Czech Inflation at Its Highest Level Since June 1998

Czech inflation 2022

Czech inflation accelerated to 11.1% year-on-year in February, its highest level since June 1998, up from 9.9% recorded in January, said the Czech Statistics Office in its monthly report

“Inflation thus accelerated further, significantly exceeding the upper boundary of the tolerance band around the CNB’s target. Consumer prices adjusted for the first-round effects of changes to indirect taxes rose by 10.7% y/y in February,” said Petr Kral, Executive Director, Monetary Department.

The growth in consumer prices also exceeded analysts’ estimates, who expected growth to reach 10.3% to 10.6%. Some of them pointed out that the war in Ukraine, which had led to a sharp rise in the prices of a number of commodities, had not yet been included in February’s inflation.

“The inflationary impact of the war and the related sanctions in the Czech Republic will be felt only in the following months. Inflation may rise up to 15%. However, it depends on the development of the war conflict and the severity of the sanctions and Russian response,” commented Lukas Kovanda, chief economist at Trinity Bank.

“Consumer prices increased by more than 11% in comparison with last February. Y/y price growth has accelerated since last July, i.e. for eight consecutive months. The most significant price increases were observed for items from housing, transport and food,” noted Jiri Mrazek, director of Price Statistics Department of CSO.

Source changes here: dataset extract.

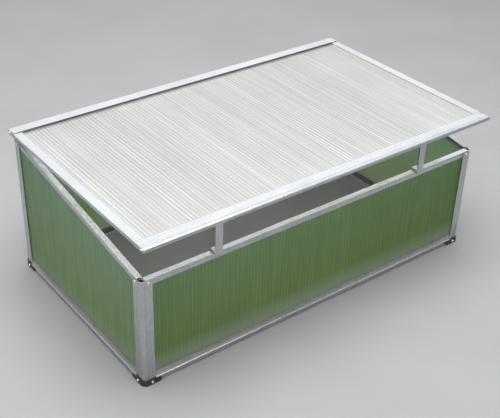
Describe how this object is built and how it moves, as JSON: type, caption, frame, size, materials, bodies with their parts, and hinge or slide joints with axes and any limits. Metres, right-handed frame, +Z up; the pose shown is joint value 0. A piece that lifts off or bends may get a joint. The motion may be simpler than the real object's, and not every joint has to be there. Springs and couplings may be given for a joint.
{
  "type": "cold frame",
  "caption": "Low rectangular cold frame with a sloping rim, twin-wall panels in aluminium rails, corner feet, and a flat lid hinged at the rear that rests on fold-down props.",
  "frame": {"origin": "on the ground, under the middle of the bounding box", "axes": "+X along the length, to the right as seen from the low front side; +Y to the high rear side where the lid is hinged; +Z up"},
  "size_m": [1.0198, 0.6064, 0.391],
  "materials": {
    "aluminium": "mill finish, satin",
    "twin_wall": "translucent twin-wall polycarbonate",
    "black_plastic": "moulded, satin",
    "steel": "zinc plated"
  },
  "bodies": {
    "base": {"front_left_post": "aluminium", "front_right_post": "aluminium", "rear_left_post": "aluminium", "rear_right_post": "aluminium", "front_top_rail": "aluminium", "rear_top_rail": "aluminium", "left_top_rail": "aluminium", "right_top_rail": "aluminium", "front_bottom_rail": "aluminium", "rear_bottom_rail": "aluminium", "left_bottom_rail": "aluminium", "right_bottom_rail": "aluminium", "front_panel": "twin_wall", "rear_panel": "twin_wall", "left_panel": "twin_wall", "right_panel": "twin_wall", "front_left_foot": "black_plastic", "front_right_foot": "black_plastic", "rear_left_foot": "black_plastic", "rear_right_foot": "black_plastic", "hinge_stop_left": "black_plastic", "hinge_stop_right": "black_plastic", "left_prop_clip": "aluminium", "right_prop_clip": "aluminium", "left_prop_pin": "steel", "right_prop_pin": "steel", "front_left_post_screw_end": "steel", "front_left_post_screw_side": "steel", "front_left_foot_screw_end": "steel", "front_left_foot_screw_side": "steel", "front_right_post_screw_end": "steel", "front_right_post_screw_side": "steel", "front_right_foot_screw_end": "steel", "front_right_foot_screw_side": "steel", "rear_left_post_screw_end": "steel", "rear_left_post_screw_side": "steel", "rear_left_foot_screw_end": "steel", "rear_left_foot_screw_side": "steel", "rear_right_post_screw_end": "steel", "rear_right_post_screw_side": "steel", "rear_right_foot_screw_end": "steel", "rear_right_foot_screw_side": "steel"},
    "lid": {"lid_front_rail": "aluminium", "lid_rear_rail": "aluminium", "lid_left_rail": "aluminium", "lid_right_rail": "aluminium", "lid_cap_front_left": "aluminium", "lid_cap_front_right": "aluminium", "lid_cap_rear_left": "aluminium", "lid_cap_rear_right": "aluminium", "lid_panel": "twin_wall", "lid_screw_front_left": "steel", "lid_screw_front_right": "steel", "lid_screw_rear_left": "steel", "lid_screw_rear_right": "steel"},
    "left_prop": {"left_prop": "aluminium"},
    "right_prop": {"right_prop": "aluminium"}
  },
  "joints": [
    {"name": "lid_hinge", "type": "hinge", "parent": "base", "child": "lid", "pos_m": [0, 0.293, 0.374], "axis": [-1, 0, 0], "range_deg": [0, 80]},
    {"name": "left_prop_hinge", "type": "hinge", "parent": "base", "child": "left_prop", "pos_m": [-0.305, -0.2738, 0.2822], "axis": [1, 0, 0], "range_deg": [0, 180]},
    {"name": "right_prop_hinge", "type": "hinge", "parent": "base", "child": "right_prop", "pos_m": [0.305, -0.2738, 0.2822], "axis": [1, 0, 0], "range_deg": [0, 180]}
  ]
}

Y/y growth in prices of natural gas stood at 28.3%, followed by 22.6% growth in prices of electricity (up from an 18.8% increase in January). “Conversely, the impact of indirect tax changes was somewhat smaller than forecasted, owing to a slightly lower effect of the reintroduction of VAT on energy in January and a more gradual pass-through into consumer prices of this year’s increase in excise duty on tobacco,” Kral noted.

In month-on-month terms, consumer prices increased by 1.3%. The highest monthly growth has been seen in housing and utility costs, mainly prices of gas and electricity, which went up by 5.6% and 3.2% respectively.

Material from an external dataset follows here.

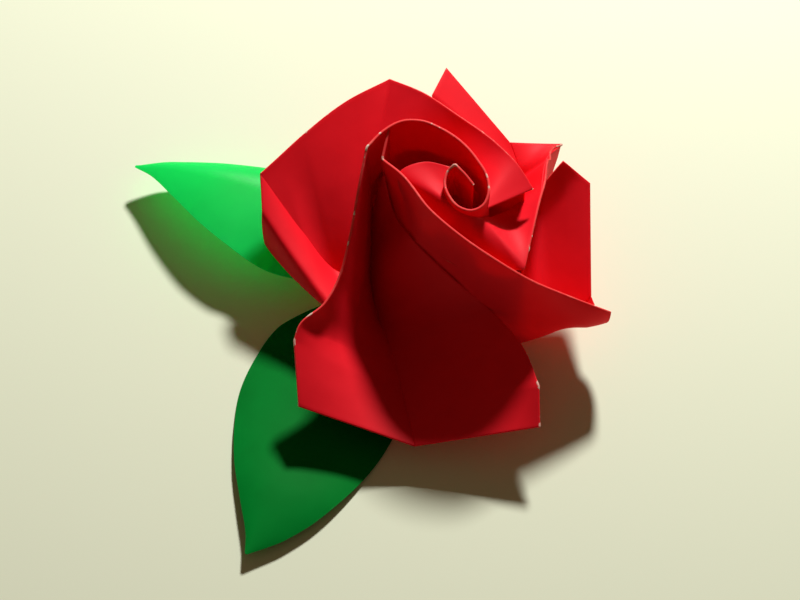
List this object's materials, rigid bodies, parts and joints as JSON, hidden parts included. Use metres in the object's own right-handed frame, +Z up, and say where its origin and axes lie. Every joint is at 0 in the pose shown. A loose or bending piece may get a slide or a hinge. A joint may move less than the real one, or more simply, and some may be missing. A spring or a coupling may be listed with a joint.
{
  "type": "paper flower",
  "caption": "Paper rose folded from one coated square into a rolled bud and pointed petals, with cut paper leaves glued under it.",
  "frame": {"origin": "on the underside of the rose's flat base, at table level, under the middle of the bud", "axes": "+Z up out of the bud, -Y towards the front petal, +X towards the right petal"},
  "size_m": [0.0778, 0.079, 0.028],
  "materials": {
    "red_paper": "coated craft paper, satin, its pale core bare along worn folds",
    "green_paper": "coloured craft paper, satin"
  },
  "bodies": {
    "root": {"rose": "red_paper", "leaf_left": "green_paper", "leaf_front": "green_paper"}
  },
  "joints": []
}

According to the central bank report, core inflation continues to increase on the back of strengthening growth in prices of goods and services. “Amid solid demand in the Czech economy, the latter reflects sizeable previous growth in firms’ personnel and material costs, including a marked rise in energy prices. Within core inflation, the contribution of the cost of owner-occupied housing in the form of imputed rent gained further in strength,” Kral explained.

As the CNB stated in its winter forecast, inflation was expected to peak at around 10% in 1H22 and return close to the 2% target over the monetary policy horizon, i.e. in 1H23. “However, as a result of the war in Ukraine, which is generating extreme price pressures, especially in the area of commodities, and has also caused the koruna to depreciate, inflation is very likely to record a further noticeable, albeit temporary, increase in the months ahead,” Kral commented.

Economists expect the CNB board to raise interest rates again at its next meeting at the end of March. They believe the base rate could rise to 5% or more (currently at 4.5%).

“From the CNB’s perspective, it is important to maintain the belief that the current inflation episode is temporary and that the central bank is taking steps to tame inflation. If we maintain this belief, 2023 will already be a positive year in terms of both price developments and economic growth,” said member of the CNB´s board Tomas Holub.